Neue Helvetica Georgian
FF Meta Georgian
Graphik is a variation on European sans serifs and Swiss lettering of the early and the middle of the 20th century. It was developed by an American designer Christian Schwarz from Commercial Type, a type design enterprise. Late 2020, Graphik saw the release of its Georgian version, developed at CSTM Fonts with the support of Tbilisi-based type designer Alexander Sukiyasov.

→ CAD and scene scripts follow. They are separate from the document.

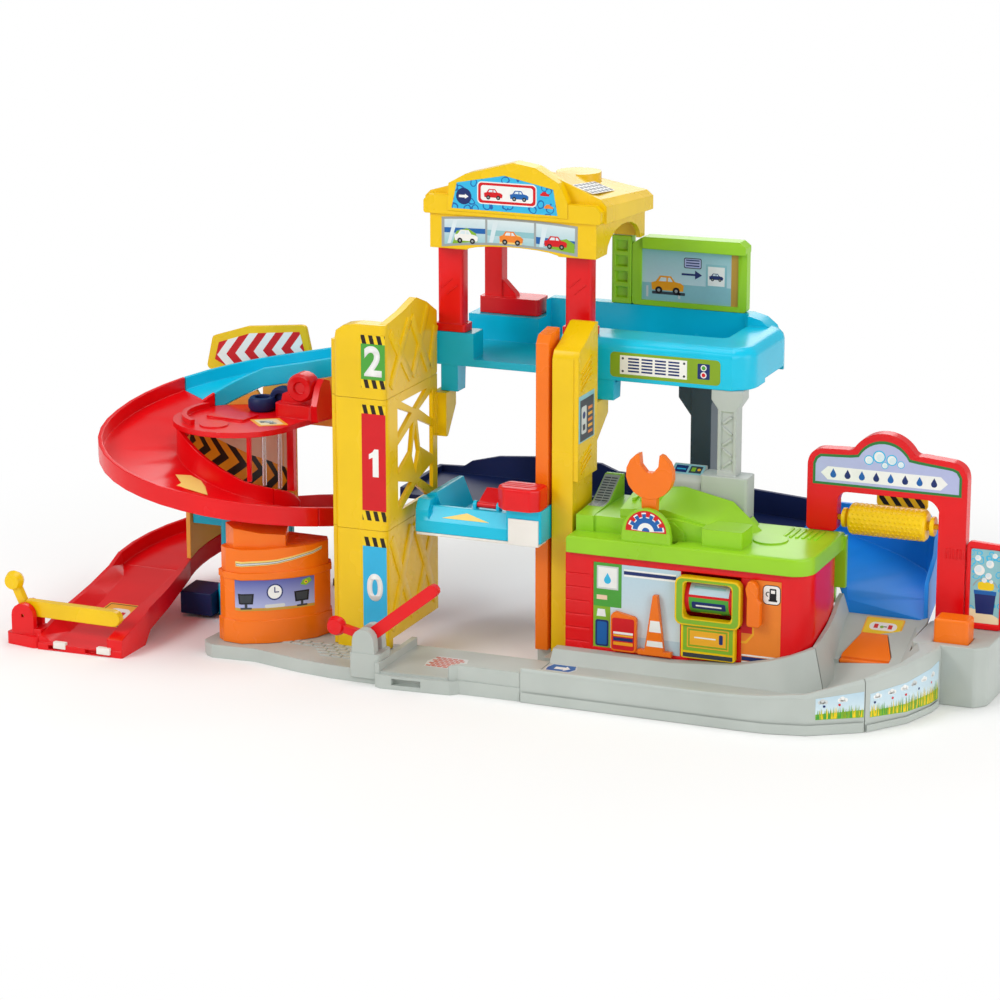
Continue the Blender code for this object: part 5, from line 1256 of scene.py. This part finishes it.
def buildRoadLabels():
    for name, nodeName, key, seed in (("road_meadow_label", "base_road", "meadow", 3),
                                      ("ramp_meadow_label", "wash_ramp", "rampMeadow", 5)):
        path = roads[key][0]
        bentLabel(name, nodeName, path, (0, 0, 1), meadowLayers(*roads[key], seed))

    # Foot of the road and of the ramp, a little proud of their flanks
    for name, nodeName, path, top in (("road_foot", "base_road", roads["foot"], 9),
                                      ("ramp_foot", "wash_ramp", roads["rampFoot"], 6.4)):
        sill = rectangle(0, 0.3, pathLength(path), top)
        bentLabel(name, nodeName, path, (0, 0, 1), [(plastics["light_grey"], sill, roads["footLevel"])])

    # Brick pattern on the road stub by the lift, and an arrow on the road
    wide, tall = roads["brickSize"]
    pitchU, pitchV = roads["brickPitch"]
    layers = [("paleGrey", [(-15, -14), (14, -14), (18, 0), (14, 15), (-13, 15), (-18, 0)], 0)]
    for row in range(7):
        for column in range(6):
            left = -14.5 + column * pitchU + (pitchU / 2 if row % 2 else 0)
            low = -13 + row * pitchV
            if left + wide < 15:
                layers.append(("brick", rectangle(left, low, left + wide, low + tall), 1))
    place = (*roads["bricks"], roads["floor"])
    flatLabel("road_brick_label", "base_left", place, (1, 0, 0), (0, 1, 0), layers)
    layers = [("paleGrey", [(-13, -9), (10, -9), (14, 0), (11, 10), (-11, 10), (-14, 0)], 0),
              ("blue", [(-11.6, -7.6), (9, -7.6), (12.4, 0), (10, 8.6), (-10, 8.6), (-12.6, 0)], 1),
              ("white", [(-6, -3), (3, -3), (3, -6), (8, 0), (3, 6), (3, 3), (-6, 3)], 2)]
    place = (*roads["arrow"], roads["floor"])
    flatLabel("road_arrow_label", "base_road", place, (1, 0, 0), (0, 1, 0), layers)

    # Notice on the exit ramp
    layers = [("amber", [(-19, -20), (15, -20), (19, 0), (17, 21), (-15, 21), (-19, 0)], 0),
              ("coffee", [(-17.6, -18.6), (13.8, -18.6), (17.6, 0), (15.8, 19.6), (-13.8, 19.6),
                          (-17.6, 0)], 1),
              ("amber", [(-16.4, -17.4), (12.9, -17.4), (16.4, 0), (14.7, 18.4), (-12.9, 18.4),
                         (-16.4, 0)], 2),
              ("white", softRectangle(-10, -8, 12, 12, 7), 3), ("red", rectangle(-5, -2, -1, 6), 4),
              ("red", rectangle(4, -2, 8, 6), 4), ("leaf", disc(1.5, 2, 1.8, 12), 4)]
    flatLabel("exit_label", "exit_ramp", roads["exit"], (1, 0, 0), (0, 1, roads["exitSlope"]), layers)


def buildRoadRelief():
    # Cream clips in the front of the exit ramp
    bm = bmesh.new()
    for left, right in roads["clips"]:
        gridBlock(bm, left, right, *roads["clipBox"])
    roundEdges(bm, bm.edges, roads["clipEdge"])
    reliefPiece("exit_clips", "exit_ramp", bm, "cream")

    # Cobbles moulded in the left of the base, clear of its slanting corner and of the tower
    bm = bmesh.new()
    wide, deep = roads["cobbleSize"]
    pitchX, pitchY = roads["cobblePitch"]
    for row in range(6):
        for column in range(9):
            x = roads["cobbleLeft"] + column * pitchX + (pitchX / 2 if row % 2 else 0)
            y = roads["cobbleFront"] + row * pitchY
            corner = row < 3 and x < -150 and y < -0.55 * (x - roads["cobbleLeft"]) - 30
            tower = x > -150 and y > -34
            inside = roads["cobbleLeft"] < x < roads["cobbleRight"] and y < roads["cobbleBack"]
            if inside and not corner and not tower:
                gridBlock(bm, x, x + wide, y, y + deep, *roads["cobbleBox"])
    roundEdges(bm, bm.edges, roads["cobbleEdge"])
    reliefPiece("base_cobbles", "base_left", bm)


buildRoadLabels()
buildRoadRelief()
print("roads labelled")


# Floor, light and camera

studio = {
    "floorSize": 30.0, "floorColour": "#FAFAF9",
    "fade": (0.40, 0.80),       # m from the middle, where the paper turns to plain white
    "roomLight": 0.53, "backdrop": 1.0, "aim": (0.0, 0.0, 0.15),
    # place, watts and width of each softbox
    "lamps": (("key softbox", (-1.5, -1.9, 1.7), 32.0, 1.1), ("fill softbox", (1.9, -1.5, 0.9), 12.0, 1.1),
              ("top softbox", (0.2, 0.3, 2.3), 18.0, 1.6), ("back softbox", (-0.6, 2.2, 1.3), 12.0, 1.4),
              ("side softbox", (2.4, -0.1, 0.5), 10.0, 1.1)),
}
view = {"azimuth": 22.3, "elevation": 15.1, "distance": 2.916, "target": (0.008758, -0.04828, 0.150),
        "lens": 122.83, "sensor": 36.0}


# 1 where the eye looks straight or through clear plastic, so that the white backing lights nothing
def seenRays(tree):
    rays = addNode(tree, "ShaderNodeLightPath")
    return addNode(tree, "ShaderNodeMath", {"operation": "MAXIMUM"},
                   {0: rays.outputs["Is Camera Ray"], 1: rays.outputs["Is Transmission Ray"]}).outputs[0]


def buildFloor():
    bm = bmesh.new()
    bmesh.ops.create_grid(bm, x_segments=1, y_segments=1, size=studio["floorSize"])
    mesh = bpy.data.meshes.new("floor")
    bm.to_mesh(mesh)
    bm.free()
    floor = bpy.data.objects.new("floor", mesh)
    bpy.context.scene.collection.objects.link(floor)
    material, tree = emptyMaterial("pale paper floor")
    place = addNode(tree, "ShaderNodeTexCoord").outputs["Object"]
    distance = addNode(tree, "ShaderNodeVectorMath", {"operation": "LENGTH"}, {0: place})
    near, far = studio["fade"]
    fade = addNode(tree, "ShaderNodeMapRange",
                   {"interpolation_type": "SMOOTHSTEP", "From Min": near, "From Max": far},
                   {"Value": distance.outputs["Value"]})
    share = addNode(tree, "ShaderNodeMath", {"operation": "MULTIPLY"},
                    {0: fade.outputs["Result"], 1: seenRays(tree)})
    paper = addNode(tree, "ShaderNodeBsdfDiffuse", {"Color": linearColour(studio["floorColour"])})
    white = addNode(tree, "ShaderNodeEmission", {"Strength": studio["backdrop"]})
    mix = addNode(tree, "ShaderNodeMixShader", None,
                  {0: share.outputs[0], 1: paper.outputs[0], 2: white.outputs[0]})
    addNode(tree, "ShaderNodeOutputMaterial", None, {"Surface": mix.outputs[0]})
    floor.data.materials.append(material)


def buildLight():
    world = bpy.data.worlds.new("soft white room")
    bpy.context.scene.world = world
    world.use_nodes = True
    tree = world.node_tree
    tree.nodes.clear()
    room = addNode(tree, "ShaderNodeBackground", {"Strength": studio["roomLight"]})
    backdrop = addNode(tree, "ShaderNodeBackground", {"Strength": studio["backdrop"]})
    mix = addNode(tree, "ShaderNodeMixShader", None,
                  {0: seenRays(tree), 1: room.outputs[0], 2: backdrop.outputs[0]})
    addNode(tree, "ShaderNodeOutputWorld", None, {"Surface": mix.outputs[0]})

    for name, spot, power, size in studio["lamps"]:
        lamp = bpy.data.lights.new(name, "AREA")
        lamp.energy = power
        lamp.size = size
        holder = bpy.data.objects.new(name, lamp)
        holder.location = spot
        towards = Vector(studio["aim"]) - Vector(spot)
        holder.rotation_euler = towards.to_track_quat("-Z", "Y").to_euler()
        bpy.context.scene.collection.objects.link(holder)


def buildCamera():
    azimuth = math.radians(view["azimuth"])
    elevation = math.radians(view["elevation"])
    back = Vector((math.sin(azimuth) * math.cos(elevation), -math.cos(azimuth) * math.cos(elevation),
                   math.sin(elevation)))
    lens = bpy.data.cameras.new("product camera")
    lens.lens = view["lens"]
    lens.sensor_width = view["sensor"]
    holder = bpy.data.objects.new("product camera", lens)
    holder.location = Vector(view["target"]) + back * view["distance"]
    holder.rotation_euler = (-back).to_track_quat("-Z", "Y").to_euler()
    bpy.context.scene.collection.objects.link(holder)
    bpy.context.scene.camera = holder


buildFloor()
buildLight()
buildCamera()
bpy.context.scene.view_settings.view_transform = "Standard"
print("studio ready")
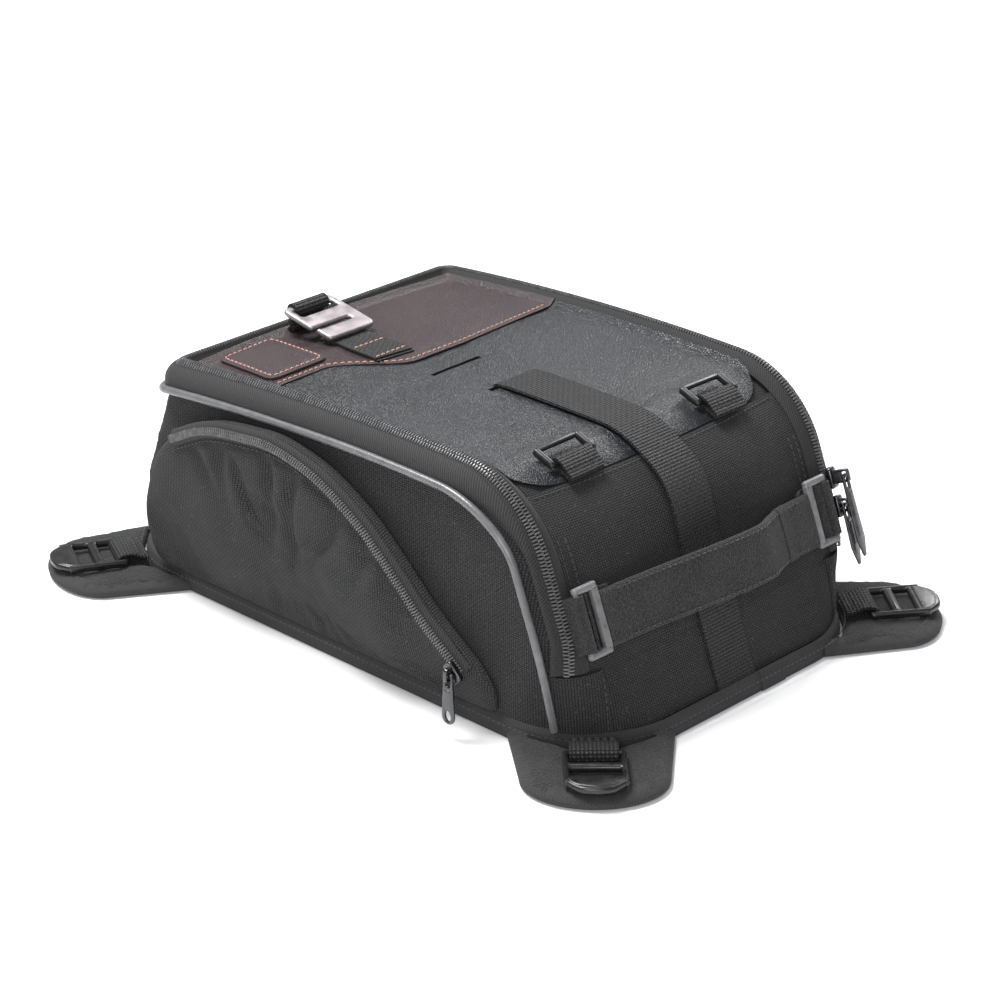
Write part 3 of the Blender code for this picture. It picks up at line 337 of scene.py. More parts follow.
def leather_material(name, dark, light, rough, grain=1.0):
    n = Nodes(name, light, rough, specular=0.42)
    pores = n.voronoi(720, "DISTANCE_TO_EDGE")
    fine = n.noise(1600, 3)
    folds = n.noise(95, 4, 0.62)
    patch = n.noise(18, 3)
    level = plus(n, n.math("MULTIPLY", folds, 0.35), n.math("MULTIPLY", patch, 0.65))
    shade(n, level, dark, light, 0.25, 0.75)
    wear = plus(n, patch, n.math("MULTIPLY", fine, 0.4))
    n.put("Roughness", n.range(wear, 0.4, 1.0, rough - 0.07, rough + 0.10))
    height = plus(n, n.math("MULTIPLY", n.math("MINIMUM", pores, 0.22), 2.2 * grain),
                  n.math("MULTIPLY", fine, 0.30), n.math("MULTIPLY", folds, 0.25))
    n.bump(height, 0.6, 0.0007)
    return n.material


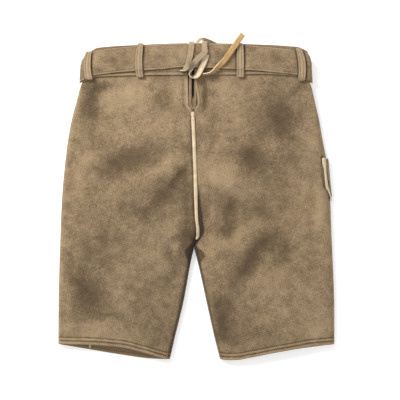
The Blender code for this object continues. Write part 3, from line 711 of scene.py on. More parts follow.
def make_finishes(settings):
    """Every material of the piece, once."""
    suede("suede_panel", tuple(settings.hide_dark), tuple(settings.hide_light))
    suede("suede_inside", (0.09, 0.058, 0.032), (0.30, 0.21, 0.12))
    suede("suede_band_hide", (0.13, 0.090, 0.052), (0.42, 0.305, 0.185), 0.8)
    suede("suede_belt_hide", (0.12, 0.080, 0.044), (0.40, 0.285, 0.165), 0.9)
    smooth_leather("cream_hide", (0.46, 0.345, 0.20), (0.80, 0.665, 0.46), 0.6)
    suede("lace_grain", (0.16, 0.115, 0.07), (0.46, 0.345, 0.215), 0.9)
    smooth_leather("lace_flesh", (0.38, 0.21, 0.075), (0.66, 0.44, 0.20), 0.8)
    suede("lace_pale", (0.34, 0.195, 0.075), (0.86, 0.73, 0.53), 0.45, warm_share=0)
    smooth_leather("lace_edge", (0.62, 0.50, 0.33), (0.90, 0.80, 0.62), 0.8)
    smooth_leather("thread_brown", (0.035, 0.022, 0.013), (0.09, 0.058, 0.034), 0.8, 900)
    smooth_leather("thread_tan", (0.30, 0.22, 0.13), (0.52, 0.40, 0.26), 0.8, 900)
    smooth_leather("dark_horn", (0.03, 0.018, 0.010), (0.13, 0.08, 0.045), 0.35, 200)
    metal_finish()
    floor_finish()


# ---------------------------------------------------------------------------------------
# Pieces
# ---------------------------------------------------------------------------------------
LACES = {
    "lace_over_belt": [(-7.6, 258, 20.6, 0), (-7.6, 276, 20.8, 0), (-7.6, 284, 21.4, 0),
                       (-7.6, 287.2, 25.2, 0), (-7.6, 285.9, 28.9, 0), (-7.6, 281.4, 30.3, 0),
                       (-9.2, 267, 30.2, 0), (-12.8, 251, 30.2, 0), (-15.2, 243.8, 30.9, 0),
                       (-19.4, 238, 31.2, -35), (-23.8, 235.8, 31.2, -72),
                       (-28.2, 235.2, 31.1, -85)],
    "lace_bow": [(15.5, 278, 17.2, 0), (15.5, 284.5, 17.3, 0), (15.5, 287.5, 20, 0),
                 (15.5, 287.8, 24.5, 0), (15.5, 286.2, 28.8, 0), (15.5, 282, 30.5, 0),
                 (15.5, 275, 32.2, 0), (16.2, 268.8, 34.4, 0), (12.6, 263.6, 35.6, 0),
                 (2.5, 254.5, 36.2, 0), (-5.6, 245, 37.4, -8), (-10.2, 236, 37, -50),
                 (-11.8, 229.5, 35, -95), (-8.2, 225, 34, -118), (-2, 224, 33.2, -130),
                 (3.5, 228, 32.4, -152), (9.5, 239.5, 31.2, -170), (15.5, 253, 30.6, -180),
                 (19, 264.5, 30.2, -180)],
    "lace_free_end": [(12.6, 228.4, 30.4, -78), (24, 230.2, 30.9, -78), (31.5, 234.6, 31.4, -66),
                      (38, 240.6, 32.4, -48), (45, 247, 32.6, -28), (52, 254.6, 32.8, -14),
                      (59, 264.6, 33.1, -8), (69.7, 279.6, 33.6, -4), (84, 300.6, 29.6, 0)],
    "lace_top_loop": [(0, 279, 10.5, 45), (2.2, 285.8, 10.6, 55), (4.8, 291.4, 11, 60),
                      (9.8, 294.6, 11.5, 58), (14.6, 293.5, 11.5, 45), (20, 291, 11.2, 35),
                      (28, 287.6, 11, 30), (36, 283.2, 10.6, 30), (44, 278.6, 10.4, 30),
                      (52, 274, 10.2, 30)],
}
LACE_WIDTH, LACE_WALL, LACE_CROWN = 10.0, 1.8, 0.12
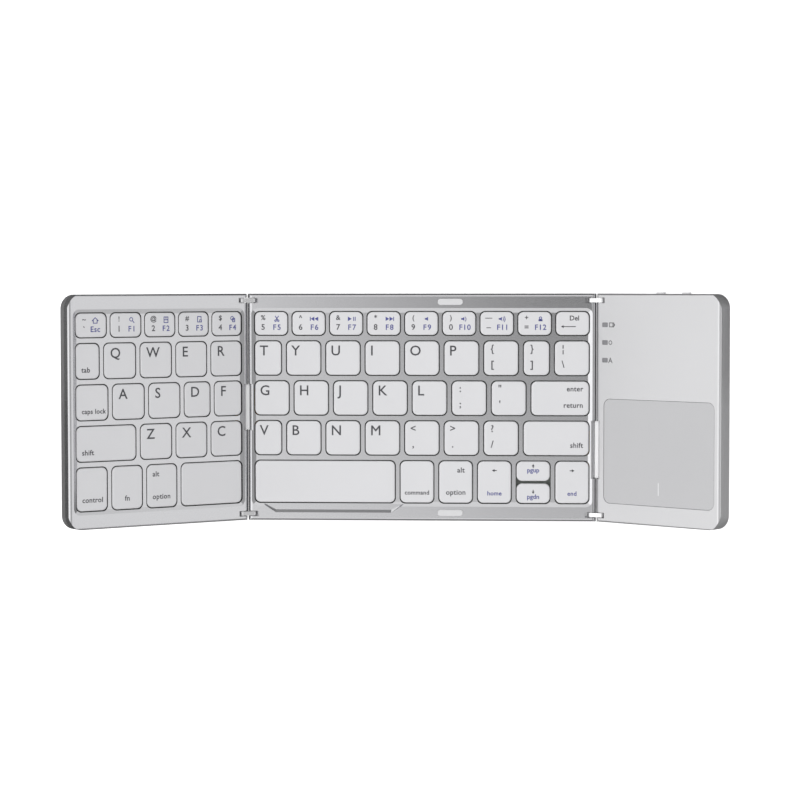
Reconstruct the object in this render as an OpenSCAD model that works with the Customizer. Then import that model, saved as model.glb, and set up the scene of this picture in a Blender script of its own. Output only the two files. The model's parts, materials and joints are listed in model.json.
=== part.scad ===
// Tri-fold pocket keyboard with a touchpad panel.
// Three thin panels stand side by side on two double-pin hinges. The middle panel lies on the
// desk and the side panels are drawn part way up, at left_fold and right_fold.
// Origin: centre of the middle panel's footprint, on the plane its feet stand on.
// +X runs to the right, +Y to the rear, +Z up.

/* [Panels] */
// Depth of every panel, front to rear
panel_depth = 99.1; // [95:0.1:111]
// Thickness of a panel, underside to rim
panel_h = 7.4; // [7.2:0.1:9]
// Distance between the two hinge lines
hinge_span = 152.6; // [150:0.1:165]
// Left panel, hinge line to outer edge
left_w = 87.4; // [86.5:0.1:92]
// Right panel, hinge line to outer edge
right_w = 65; // [64.5:0.1:72]
// Radius of the outer corners in plan
corner_r = 6; // [3:0.5:8]
// Radius of the outer top edges
edge_r = 1.2; // [0.4:0.1:1.8]
// Thickness of the back covers' floors
floor_t = 1; // [0.9:0.05:1.2]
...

Graphik Georgian. Designed by Yury Ostromentsky (CSTM Fonts), native consultation by Alexander Sukiasov
“Making bilingual projects, we certainly lack typefaces with proper and decent versions of both Latin and Georgian scripts,” says Manana Arabuli. “It is often the case that in Latin part of the project we use one font and we use a different one in its Georgian part. And it takes time to find a match. We need more Latin typefaces equipped with Georgian glyph set, which is why the release of Graphik is good news.”
“I was glad to hear that there will be a Georgian version of Graphik as well,” agrees Razmadze. “I really like the clean grotesk shapes designed by CSTM Fonts. It is also nice to have Mtavruli letters which is now a crucial part of Georgian typography. There are some alternative glyphs as I see, which is also perfect. I must say, though, I’m not really sure about some shapes.”
Manana Arabuli also agreed to comment on the typeface: “My first impression of Graphik Georgian in large size was that it was not really my thing — letters are too frivolous. But then I realized it was intentional — for Latin and Georgian sets to look as an integral whole. In text blocks, Graphik looks great — you can tell that the authors put a lot of effort to keep high legibility, which is a rare thing with Georgian body typefaces. My favourite is the Bold, though.”